What I found was that, as opposed to the selective-color edits, the filters emphasized the shapes, symbols, patterns, and textures of the scene. Color became completely irrelevant. At this point in the trip, I started to look through the city for both selective color scenes and black and white abstractions. Through practice, I trained myself to look for both edits interchangeably as I walked through Tokyo, a difficult feat in a city so tall, wide, and condensed. The result was a collection of images that represented both the colorful vibrancy and the architectural brilliance of the Japanese capital.

. . .

Hiroshima: Seventy-Three Years After the Bomb – Personal Blog

It was a gloomy Tuesday morning when we arrived at the train station in Hiroshima. After getting off the bullet train, we met our local guide and started our tour through the city. Our first location was Carp Castle, erected by Mori Terumoto, a powerful lord in feudal Japan. The carp is an important symbol in Japan and is especially popular in Hiroshima, whose baseball team is named after it. The fish stands for strength and determination, as it is famous for swimming against the current.

The drive to the castle brought us through a diverse and beautiful city. Hiroshima was built upon a river delta and has grown into a city with a heritage important not only to its prefecture but to all of Japan. After our tour of the castle, it became clear that many of the residents of Hiroshima are proud of their vibrant ancient history. However, as we passed by a collection of stone shrines and other historical relics, I couldn’t help but remember that they are not the original structures. Like the vast majority of the buildings in the city, they had to have been built or restored in the last 73 years. There was an elephant in the room that had to be addressed. It was the reason we were there, after all.

広島城
広島城

At 8:15 AM on August 6, 1945, a U.S. Army B-29 bomber known as the Enola Gay dropped an atomic bomb on Hiroshima. It was the first time in human history that the weapon had ever been used outside of testing. It detonated around 600 meters above the hypocenter, striking the city with blast wind, radiation, and heat rays of approximately 5,000 to 7,000 degrees Fahrenheit. The city was decimated and an estimated 140,000 people lost their lives. The aftermath was devastating as people burned to death in the streets and black rain fell from the sky. A poem from survivor Akiko Takakura goes:

Black, black rain.

Huge drops.

People craned their neck

To the sky

With their mouth wide open.

Hot bodies, so very hot,

They wanted water.

It started to rain lightly as we made our way past the Atomic Bomb Dome, which stands as a somber reminder of that horrific day. There was something so haunting about the remaining shell of the building, something surreal about the mangled metal and burned stone. We kept walking and soon found ourselves within the Peace Park, a place of beautiful symbolism. One such symbol is a fire said to stay burning until the world is rid of all its nuclear weapons. It is sadly called the "eternal flame.” Next came the museum, the part of the tour that struck me the most. We strolled through exhibit after exhibit, astounded and horrified by the images and voices around us.

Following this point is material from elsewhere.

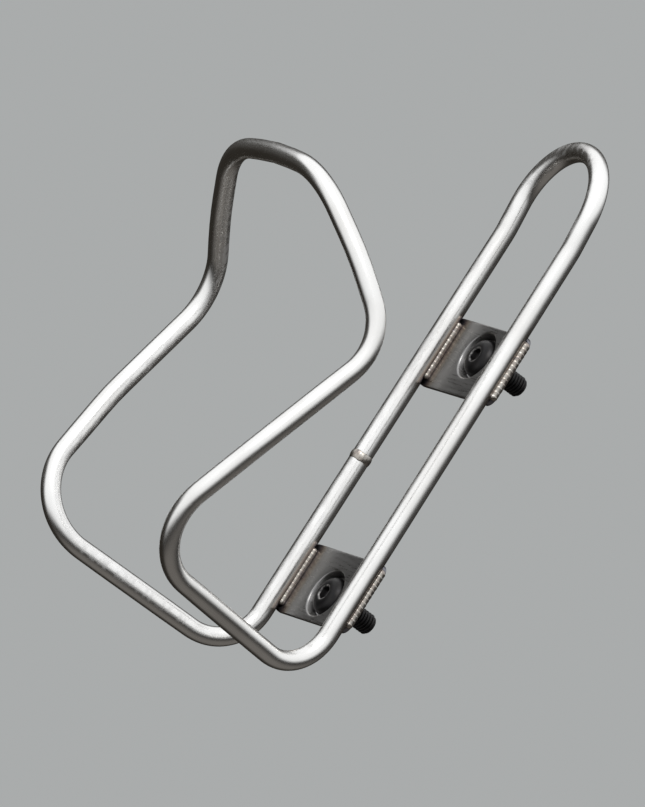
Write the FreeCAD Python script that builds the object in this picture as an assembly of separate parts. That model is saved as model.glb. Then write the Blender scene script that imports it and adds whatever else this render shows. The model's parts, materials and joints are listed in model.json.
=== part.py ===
import FreeCAD, Part
import math
import os
from FreeCAD import Vector

# Water bottle cage bent from one stainless tube, with two stamped tabs welded
# across the back of its rails and the two screws that hold it to a bicycle.
# Millimetres. Z runs up along the line of the two screws, Y points out of the
# mounting face towards the bicycle tube, and X = 0 is the mirror plane. The
# origin is on the mounting face, midway between the screws.

os.makedirs("parts", exist_ok=True)

# Tube
TUBE_R = 2.38
TUBE_WALL = 0.56
JOINT_GAP = 0.8
JOINT_CROWN = 0.2
JOINT_CROWN_HALF = 1.1

# Tabs
TAB_T = 1.2
TAB_H = 18.0
TAB_HALF_W = 17.0
TAB_CORNER_R = 2.5
TAB_INSET = 1.5
RECESS_DEPTH = 2.2
RECESS_FLOOR_R = 5.2
RECESS_MOUTH_R = 6.0
RECESS_EDGE_R = 0.5
HOLE_R = 2.65
SLOT_TRAVEL = 1.0

# Screws: M5 button head with a plain neck under the head
BOLT_SPACING = 64.0
BOLT_R = 2.5
BOLT_NECK_R = 2.25
BOLT_LENGTH = 12.0
BOLT_TIP_CHAMFER = 0.5
HEAD_R = 4.75
HEAD_H = 2.75
HEAD_RIM = 0.5
HEAD_TOP_R = 2.3
HEAD_SHOULDER_R = 3.95
HEAD_SHOULDER_H = 2.0
SOCKET_FLATS = 3.0
SOCKET_DEPTH = 1.6

# Weld beads along the tabs
OUTER_BEAD_R = 1.1
INNER_BEAD_R = 0.9
INNER_BEAD_IN = 1.7
INNER_BEAD_UP = 0.45
BEAD_END_GAP = 1.2

# Planes square to Y
MOUNT_Y = 0.0
RECESS_FLOOR_Y = MOUNT_Y - TAB_T
TAB_BACK_Y = MOUNT_Y - RECESS_DEPTH
TAB_FRONT_Y = TAB_BACK_Y - TAB_T
RAIL_Y = TAB_FRONT_Y - TUBE_R

# Bends of the tube's centreline on the +X side, from the U at the top of the
# rails down the rail, out along the base, up the arm and over to the arch:
# (half spacing x, forward of the rails, height z, bend radius)
U_TOP = (15.3, 2.0, 83.8, 15.3)
RAIL_LEAN = (15.3, 0.0, 61.2, 20.0)
RAIL_FOOT = (16.1, 0.0, -53.9, 12.0)
BASE_FRONT = (28.6, 60.5, -53.1, 15.0)
LOWER_ARM = (36.3, 51.45, -19.25, 70.0)
ARM_ELBOW = (40.6, 40.6, 14.4, 15.0)
UPPER_ARM = (33.2, 54.0, 27.55, 60.0)
ARCH_SHOULDER = (21.2, 67.6, 39.9, 19.4)
ARCH_APEX = (0.0, 68.4, 41.3, 100.0)
HALF_BENDS = (
    U_TOP,
    RAIL_LEAN,
    RAIL_FOOT,
    BASE_FRONT,
    LOWER_ARM,
    ARM_ELBOW,
    UPPER_ARM,
    ARCH_SHOULDER,
)

BACK = Vector(0, 1, 0)
SHORTEST_RUN = 1e-3
SAME_CIRCLE = 0.01


def bend_point(bend, side):
    """The corner of one bend on the given side (+1 or -1) and its radius."""
    x, forward, z, radius = bend
    return Vector(side * x, RAIL_Y - forward, z), radius


def closed_path():
    """Every corner of the closed centreline, starting at the right of the U."""
    right = [bend_point(b, 1) for b in HALF_BENDS]
    left = [bend_point(b, -1) for b in reversed(HALF_BENDS)]
    return right + [bend_point(ARCH_APEX, 1)] + left


def rounded_corner(before, corner, after, radius):
    """Start, end, centre, axis and turn (degrees) of the arc at one corner."""
    arriving = (corner - before).normalize()
    leaving = (after - corner).normalize()
    turn = arriving.getAngle(leaving)
    reach = radius * math.tan(turn / 2)
    start = corner - arriving * reach
    end = corner + leaving * reach
    axis = arriving.cross(leaving).normalize()
    centre = start + axis.cross(arriving) * radius
    return start, end, centre, axis, math.degrees(turn)


def rod(start, end, radius):
    """A round rod between two points."""
    run = end - start
    return Part.makeCylinder(radius, run.Length, start, run)


def elbow(arc, radius):
    """A round rod bent along one arc."""
    start, _, centre, axis, turn = arc
    tangent = axis.cross(start - centre)
    disc = Part.Face(Part.Wire(Part.makeCircle(radius, start, tangent)))
    return disc.revolve(centre, axis, turn)


def bent_rod(arcs, radius, joint_run, joint_centre, joint_direction):
    """The whole closed path as one rod, open at the butt joint."""
    pieces = []
    for i, arc in enumerate(arcs):
        pieces.append(elbow(arc, radius))
        start = arc[1]
        end = arcs[(i + 1) % len(arcs)][0]
        if i == joint_run:
            half_gap = joint_direction * (JOINT_GAP / 2)
            pieces.append(rod(start, joint_centre - half_gap, radius))
            pieces.append(rod(joint_centre + half_gap, end, radius))
        elif (end - start).Length > SHORTEST_RUN:
            pieces.append(rod(start, end, radius))
    return pieces[0].multiFuse(pieces[1:]).removeSplitter()


def cage_tube(arcs, joint):
    """The bent tube with its bore."""
    outside = bent_rod(arcs, TUBE_R, *joint)
    bore = bent_rod(arcs, TUBE_R - TUBE_WALL, *joint)
    return outside.cut(bore)


def joint_weld(centre, direction):
    """The butt weld: it fills the gap and stands a little proud all round."""
    across = direction.cross(BACK).normalize()

    def at(along, radius):
        return centre + direction * along + across * radius

    half = JOINT_GAP / 2
    corners = (
        at(-JOINT_CROWN_HALF, TUBE_R),
        at(-half, TUBE_R),
        at(-half, TUBE_R - TUBE_WALL),
        at(half, TUBE_R - TUBE_WALL),
        at(half, TUBE_R),
        at(JOINT_CROWN_HALF, TUBE_R),
    )
    edges = [Part.makeLine(a, b) for a, b in zip(corners, corners[1:])]
    crown = Part.Arc(corners[-1], at(0, TUBE_R + JOINT_CROWN), corners[0])
    edges.append(crown.toShape())
    return Part.Face(Part.Wire(edges)).revolve(centre, direction, 360)


def rounded_plate(centre_z):
    """The flat of a tab, with rounded corners."""
    plate = Part.makeBox(
        2 * TAB_HALF_W,
        TAB_T,
        TAB_H,
        Vector(-TAB_HALF_W, TAB_FRONT_Y, centre_z - TAB_H / 2),
    )
    across = [e for e in plate.Edges if abs(e.tangentAt(0).dot(BACK)) > 0.5]
    return plate.makeFillet(TAB_CORNER_R, across)


def circles_at(shape, y, radius):
    """The circular edges of this radius in the plane at y."""
    return [
        e
        for e in shape.Edges
        if isinstance(e.Curve, Part.Circle)
        and abs(e.Curve.Radius - radius) < SAME_CIRCLE
        and abs(e.Curve.Center.y - y) < SAME_CIRCLE
    ]


def slot_cutter(centre_z, travel):
    """A cutter for a round hole, or for a slot along Z when travel isn't zero."""
    depth = TAB_T * 3
    start_y = MOUNT_Y - TAB_T * 2
    ends = [Vector(0, start_y, centre_z + s * travel) for s in (-1, 1)]
    cutter = Part.makeCylinder(HOLE_R, depth, ends[0], BACK)
    if travel > 0:
        middle = Part.makeBox(
            2 * HOLE_R,
            depth,
            2 * travel,
            Vector(-HOLE_R, start_y, centre_z - travel),
        )
        far_end = Part.makeCylinder(HOLE_R, depth, ends[1], BACK)
        cutter = cutter.multiFuse([middle, far_end])
    return cutter


def tab(bolt_z, travel):
    """A stamped tab whose middle is pressed back to the mounting face."""
    plate = rounded_plate(bolt_z - math.copysign(TAB_INSET, bolt_z))
    slope = (RECESS_MOUTH_R - RECESS_FLOOR_R) / RECESS_DEPTH
    skin = TAB_T * math.hypot(1, slope)
    back_floor_r = RECESS_FLOOR_R - slope * TAB_T + skin
    back_mouth_r = back_floor_r + slope * RECESS_DEPTH
    boss = Part.makeCone(
        back_mouth_r,
        back_floor_r,
        RECESS_DEPTH,
        Vector(0, TAB_BACK_Y, bolt_z),
        BACK,
    )
    shape = plate.fuse(boss)
    edges = circles_at(shape, TAB_BACK_Y, back_mouth_r)
    edges += circles_at(shape, MOUNT_Y, back_floor_r)
    shape = shape.makeFillet(RECESS_EDGE_R, edges)
    recess = Part.makeCone(
        RECESS_MOUTH_R,
        RECESS_FLOOR_R,
        RECESS_DEPTH,
        Vector(0, TAB_FRONT_Y, bolt_z),
        BACK,
    )
    shape = shape.cut(recess)
    shape = shape.makeFillet(
        RECESS_EDGE_R, circles_at(shape, TAB_FRONT_Y, RECESS_MOUTH_R)
    )
    return shape.cut(slot_cutter(bolt_z, travel))


def button_screw(bolt_z):
    """A button head screw whose head sits on the floor of the recess."""

    def at(radius, along):
        return Vector(radius, RECESS_FLOOR_Y - along, bolt_z)

    top = HEAD_H
    neck = RECESS_FLOOR_Y - MOUNT_Y
    tip = -BOLT_LENGTH
    dome = Part.Arc(
        at(HEAD_R, HEAD_RIM),
        at(HEAD_SHOULDER_R, HEAD_SHOULDER_H),
        at(HEAD_TOP_R, top),
    )
    outline = (
        at(HEAD_TOP_R, top),
        at(0, top),
        at(0, tip),
        at(BOLT_R - BOLT_TIP_CHAMFER, tip),
        at(BOLT_R, tip + BOLT_TIP_CHAMFER),
        at(BOLT_R, neck),
        at(BOLT_NECK_R, neck),
        at(BOLT_NECK_R, 0),
        at(HEAD_R, 0),
        at(HEAD_R, HEAD_RIM),
    )
    edges = [Part.makeLine(a, b) for a, b in zip(outline, outline[1:])]
    edges.append(dome.toShape())
    axis_point = Vector(0, 0, bolt_z)
    screw = Part.Face(Part.Wire(edges)).revolve(axis_point, BACK, 360)
    corner_r = SOCKET_FLATS / 2 / math.cos(math.radians(30))
    corners = []
    for k in range(7):
        angle = math.radians(60 * k)
        corners.append(
            Vector(
                corner_r * math.cos(angle),
                RECESS_FLOOR_Y - HEAD_H,
                bolt_z + corner_r * math.sin(angle),
            )
        )
    socket = Part.Face(Part.makePolygon(corners)).extrude(BACK * SOCKET_DEPTH)
    return screw.cut(socket)


def capsule(x, y, low_z, high_z, radius):
    """An upright rod with round ends."""
    low = Vector(x, y, low_z)
    high = Vector(x, y, high_z)
    ends = [Part.makeSphere(radius, p) for p in (low, high)]
    return rod(low, high, radius).multiFuse(ends)


def rail_x(z):
    """Half spacing of the rails' centrelines at this height."""
    share = (z - RAIL_FOOT[2]) / (RAIL_LEAN[2] - RAIL_FOOT[2])
    return RAIL_FOOT[0] + share * (RAIL_LEAN[0] - RAIL_FOOT[0])


def beads(side, bolt_z, solid_tube, plate):
    """The outer and inner weld beads between one rail and one tab."""
    centre_z = bolt_z - math.copysign(TAB_INSET, bolt_z)
    half = TAB_H / 2 - BEAD_END_GAP
    low = centre_z - half + OUTER_BEAD_R
    high = centre_z + half - OUTER_BEAD_R
    inner_x = rail_x(centre_z) - INNER_BEAD_IN
    outer = capsule(side * TAB_HALF_W, TAB_FRONT_Y, low, high, OUTER_BEAD_R)
    inner = capsule(
        side * inner_x, TAB_FRONT_Y - INNER_BEAD_UP, low, high, INNER_BEAD_R
    )
    return [b.cut(solid_tube).cut(plate) for b in (outer, inner)]


def save(shape, name):
    """Write one node as a single solid, leaving out any slivers beside it."""
    solid = max(shape.Solids, key=lambda s: s.Volume)
    solid.exportStep(f"parts/{name}.step")


corners = closed_path()
arcs = []
for i, (point, radius) in enumerate(corners):
    previous_point = corners[i - 1][0]
    next_point = corners[(i + 1) % len(corners)][0]
    arcs.append(rounded_corner(previous_point, point, next_point, radius))

# The butt joint is on the left rail at the height of the origin: the run that
# leaves the left foot bend on its way up.
left_foot = bend_point(RAIL_FOOT, -1)[0]
left_lean = bend_point(RAIL_LEAN, -1)[0]
joint_run = [c[0] for c in corners].index(left_foot)
joint_direction = (left_lean - left_foot).normalize()
joint_centre = Vector(-rail_x(0), RAIL_Y, 0)
joint = (joint_run, joint_centre, joint_direction)

save(cage_tube(arcs, joint), "cage_tube")
save(joint_weld(joint_centre, joint_direction), "tube_joint_weld")

solid_tube = bent_rod(arcs, TUBE_R, *joint)
for level, bolt_z, travel in (
    ("upper", BOLT_SPACING / 2, 0.0),
    ("lower", -BOLT_SPACING / 2, SLOT_TRAVEL),
):
    plate = tab(bolt_z, travel)
    save(plate, f"{level}_tab")
    save(button_screw(bolt_z), f"{level}_bolt")
    for hand, side in (("left", -1), ("right", 1)):
        outer, inner = beads(side, bolt_z, solid_tube, plate)
        save(outer, f"weld_{level}_{hand}_outer")
        save(inner, f"weld_{level}_{hand}_inner")
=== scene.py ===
import json
import math

import bmesh
import bpy
from mathutils import Matrix, Vector, noise

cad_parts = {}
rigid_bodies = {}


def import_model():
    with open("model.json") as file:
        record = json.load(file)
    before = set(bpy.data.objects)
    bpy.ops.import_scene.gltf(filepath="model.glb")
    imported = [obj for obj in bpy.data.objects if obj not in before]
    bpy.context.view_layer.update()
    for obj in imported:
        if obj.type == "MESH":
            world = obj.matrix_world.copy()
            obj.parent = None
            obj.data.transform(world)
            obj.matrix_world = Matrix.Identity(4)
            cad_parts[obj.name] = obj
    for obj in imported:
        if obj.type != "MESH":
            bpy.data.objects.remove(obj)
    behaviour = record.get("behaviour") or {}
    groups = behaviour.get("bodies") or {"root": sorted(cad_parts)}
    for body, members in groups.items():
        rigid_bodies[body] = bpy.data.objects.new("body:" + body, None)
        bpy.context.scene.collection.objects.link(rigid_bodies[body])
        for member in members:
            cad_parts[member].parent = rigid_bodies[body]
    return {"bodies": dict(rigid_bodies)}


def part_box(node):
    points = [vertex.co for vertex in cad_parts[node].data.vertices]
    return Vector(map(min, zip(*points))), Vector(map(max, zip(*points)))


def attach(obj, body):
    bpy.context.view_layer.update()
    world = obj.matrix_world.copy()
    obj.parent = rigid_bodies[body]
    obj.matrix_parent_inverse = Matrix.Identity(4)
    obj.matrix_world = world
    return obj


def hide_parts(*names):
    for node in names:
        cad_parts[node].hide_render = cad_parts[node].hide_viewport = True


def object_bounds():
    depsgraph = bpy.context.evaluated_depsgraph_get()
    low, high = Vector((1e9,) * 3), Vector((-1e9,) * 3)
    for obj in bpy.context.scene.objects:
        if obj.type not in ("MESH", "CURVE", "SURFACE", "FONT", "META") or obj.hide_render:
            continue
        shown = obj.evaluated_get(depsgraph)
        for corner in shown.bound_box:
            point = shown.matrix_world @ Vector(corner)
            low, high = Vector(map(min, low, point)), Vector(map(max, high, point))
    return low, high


# Looks of the bottle cage: every CAD node is replaced by a finer mesh in the
# same place. Metres, in the row frame: Z along the rails, -Y towards the bottle.

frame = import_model()
cad_low, cad_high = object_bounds()
BODY = next(iter(frame["bodies"]))

MM = 0.001
TURN = 2 * math.pi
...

One room showed photographs of Hiroshima before and after the bombing. In this exhibit, there was a video display of the bombing being projected onto a circular miniature map of Hiroshima. As I began to watch, a group of young Japanese students walked in and filled the space opposite of me. The video showed a colorful, bustling city full of life and commerce. Then a bomb started to fall. It detonated above the city, turning everything in sight into a black and white heap of rubble. There I was, an American standing across from a group of young Japanese children, watching an American bomber turn a Japanese city to ruin. What I felt wasn’t exactly personal guilt, it was something much more complex. I felt out of place, like I shouldn’t have been there. But at the same time it felt absolutely crucial to be standing there, witnessing what happened and learning about the devastation from ground zero.

During the tour, I asked our guide what the perception of Americans was for the people of Hiroshima after this tragedy. She said that in the days that followed, the survivors had no time to think about the war. All they wanted to do was get back to their normal lives and find their loved ones. There was no time for hatred. As the weeks went by, more and more Western organizations and individuals, many from the United States in particular, went to Hiroshima and brought food, water, and things to help the kids. They helped rebuild the city. It was then that many survivors realized that the propaganda their government had been feeding them about Americans, the demons on earth, was false.

Strangely, that was the first moment the United States had been mentioned between us. The entirety of the tour had been based around the effects of the bomb and hope for a better future. The United States wasn’t even mentioned until near the end of the tour, where there stood a section about WWII history for those interested. The bombing of Hiroshima was spoken of as if it was a natural disaster: a bomb was dropped and an entire city was destroyed. At the museum, it isn’t recognized as an act of merciless violence from one country against the civilian population of another. The bombing is seen as a disaster of human nature. The city stands as an example of the dangers of nuclear weaponry and lives as a reminder that such a disaster should never happen again.

DSC_0572

That was what I found to be the most powerful aspect of the museum. It wasn’t about the violence between the Americans and the Japanese. It wasn’t about governments hating each other, with one bombing the other’s territory. It was about people killing other people and how wrong that is, not just at the scale of an atomic bomb attack but on any scale. There is a unity that has been created here, at ground zero, in the hope for a denuclearized future. It’s a hope that transcends borders.

. . .

DSC_0503

        I visited Hiroshima in the months before the meeting scheduled to take place in Singapore between President Donald Trump and DPRK Leader Kim Jong-un, when this issue of denuclearization was once again a massive talking point on the world stage. The issue remains prevalent today and there are many questions still to be answered. Is it possible for humans to ever live in a world without these weapons again? Is it possible for the governments of the world to trust each other enough to stop stockpiling enough firepower to wipe entire countries off the face of the earth? I’m not sure. What I do know is that the ruins of the Hiroshima bombing still stand as proud and solemn monuments of the direction humans can take the world if they aren’t careful.